与此同时,在幻想世界之外,时间的裂隙之中,弗洛克提姆以地球意志的本体降临。
那是一种无法用人类语言描述的显现——
他既是存在,也是不存在;既是无形,也是无尽的形体交错。
他的降临不是单纯的出现,而是一种规则的覆盖,一种概念的入侵,像亿万年的沉默被骤然撕裂,一瞬间席卷了所有曾经发生过的、尚未发生的、即将发生的时间点。
世界的每一条纬线都被他掌控,每一片沉默的虚空都被他的意志挤压成密不透风的黑渊。
而杜青萱,此刻站在这片虚无的最深处,沉默地准备着最后的落笔。
他的指甲微微泛白,骨节隐隐颤动,直到那蓦然一掷,十指刺入锁骨!
一瞬间,皮肉剥离的声音犹如宣纸在暴雨中被瞬间撕碎,凄厉又清脆,仿佛天地间最后一笔惊鸿之作。
皮肤如同褪色的旧画,从他的身体上剥落,飘零于无垠的虚空之中,随风卷起,层层叠叠地融化,化作深沉如墨的松烟色,宛如亿万年前被世界遗忘的笔触,终于再一次被拭去尘埃。
那是用三千个日夜的背叛之痛淬炼出的颜料。
杜青萱的脊椎在他的掌控下抽离,血丝纠缠,骨节错落,像一支锋锐而颤栗的狼毫笔,被他一寸寸握在指间。

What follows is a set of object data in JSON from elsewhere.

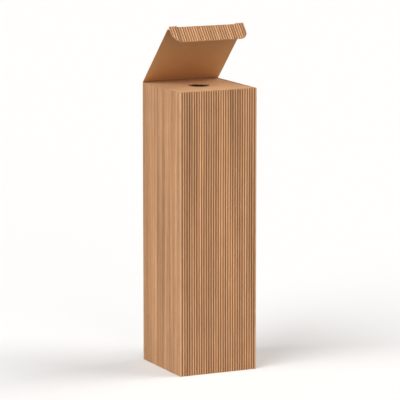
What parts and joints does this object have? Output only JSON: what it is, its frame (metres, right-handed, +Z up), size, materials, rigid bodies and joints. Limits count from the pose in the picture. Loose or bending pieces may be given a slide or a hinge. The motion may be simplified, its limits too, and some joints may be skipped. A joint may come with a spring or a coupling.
{
  "type": "bottle shipping box",
  "caption": "Tall square-section box of single-face corrugated board with a hinged tuck lid and a neck-hole insert, for shipping a bottle.",
  "frame": {"origin": "on the floor, at the middle of the box's footprint", "axes": "+Z up along the box's height, -Y towards the front wall, +X to the right seen from the front; the lid is hinged along the back wall's top"},
  "size_m": [0.095, 0.1, 0.39],
  "materials": {
    "corrugated_board": "matt brown kraft, fluted side out",
    "insert_board": "matt brown kraft, smooth side out"
  },
  "bodies": {
    "box": {"box_body": "corrugated_board", "insert": "insert_board"},
    "lid": {"lid": "corrugated_board"},
    "tuck_flap": {"tuck_flap": "corrugated_board"}
  },
  "joints": [
    {"name": "lid_hinge", "type": "hinge", "parent": "box", "child": "lid", "pos_m": [0, 0.0488, 0.32035], "axis": [-1, 0, 0], "range_deg": [-45, 135]},
    {"name": "tuck_hinge", "type": "hinge", "parent": "lid", "child": "tuck_flap", "pos_m": [0, -0.01858, 0.38773], "axis": [-1, 0, 0], "range_deg": [0, 94]}
  ]
}
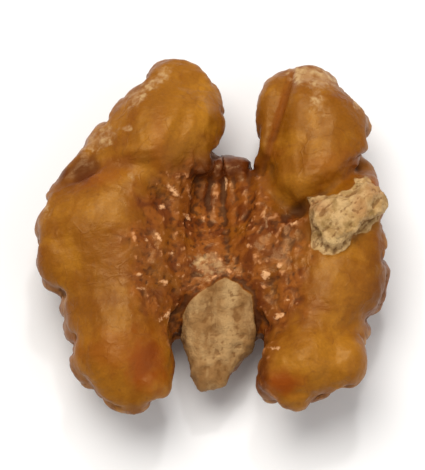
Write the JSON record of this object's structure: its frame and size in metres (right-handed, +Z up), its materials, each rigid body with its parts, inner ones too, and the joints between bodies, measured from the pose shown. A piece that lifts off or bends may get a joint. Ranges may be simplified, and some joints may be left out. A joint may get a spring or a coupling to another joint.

他轻轻抬起,毫不犹豫地将它**弗洛克提姆的佛国废墟之中。
断裂的佛像龟裂,腐朽的灵光瞬间蒸发,砂石在她的笔锋之下崩塌、消融,整个废墟都随之颤栗,像一片沉寂已久的死土,终于迎来了第一道燃烧的烈火。
“借你三分癫狂。”
杜青萱缓缓开口,声音如烛火摇曳,字字句句都在燃烧。
他的血液渗透进废墟,研磨的声音回荡在这片已被遗弃的神域之中,每一丝摩擦都溅出细微的火星,那是他的痛苦在发光,是他的绝望在焚烧,是他的意志在这片虚无中,留下的最深刻的刻痕。
笔尖抵住黑渊暗域的那一刻,世界仿佛屏息。
虚空开始分娩。
血色的裂隙在无形之地缓缓绽开,一道扭曲的阴影在笔触之下破壳而出,那是婴儿白折,他正啃食着自己的脐带。
他蜷缩在半成形的混沌里,双眼未曾睁开,便已然沉溺于最初的饥饿之中。
那根脐带并非普通的血肉连接,而是一条贯穿时间、跨越现实的锁链——
它的另一端,正深深植入弗洛克提姆的混沌子宫。而在那片无形的壁膜上,粘附着无数挣扎扭动的生灵——
每一个,都是曾经被这片世界投放到外界的穿越者。
他们被扯离原本的轨迹,被投入这片混沌的孵化池中,如同被遗忘的胎儿,终其一生都无法真正降生。
他们的身体被时间之手撕扯得支离破碎,血肉与记忆交织,融成一片片不属于现实的呓语。
他们的面孔时而清晰,时而模糊——有的穿着校服,被车轮碾碎在某个雨夜的斑马线上;有的趴在办公桌上,在漫长的加班里耗尽了生命;有的被卷入车祸、战争、谋杀、疾病……每一种死亡,都被凝固成一道扭曲的烙印,被囚禁在弗洛克提姆的子宫内壁,成为他孕育终极毁灭的养分。
他们拼命嘶吼,喉咙破裂,声带震颤,他们的哀嚎被无形的回音共鸣,在整个产道里,汇聚成一首恐怖的经文。
——《溃灭残形无相剥皮不死魔经》。
这是一个没有归途的诵念,这是一首无法停息的挽歌。
白折仍然在啃食脐带,带着新生的饥饿,带着不属于任何一个世界的诅咒。
他的眼皮缓缓颤动,即将睁开——而在他的双瞳之中,隐隐映出了整个弗洛克提姆真理道路的倒影。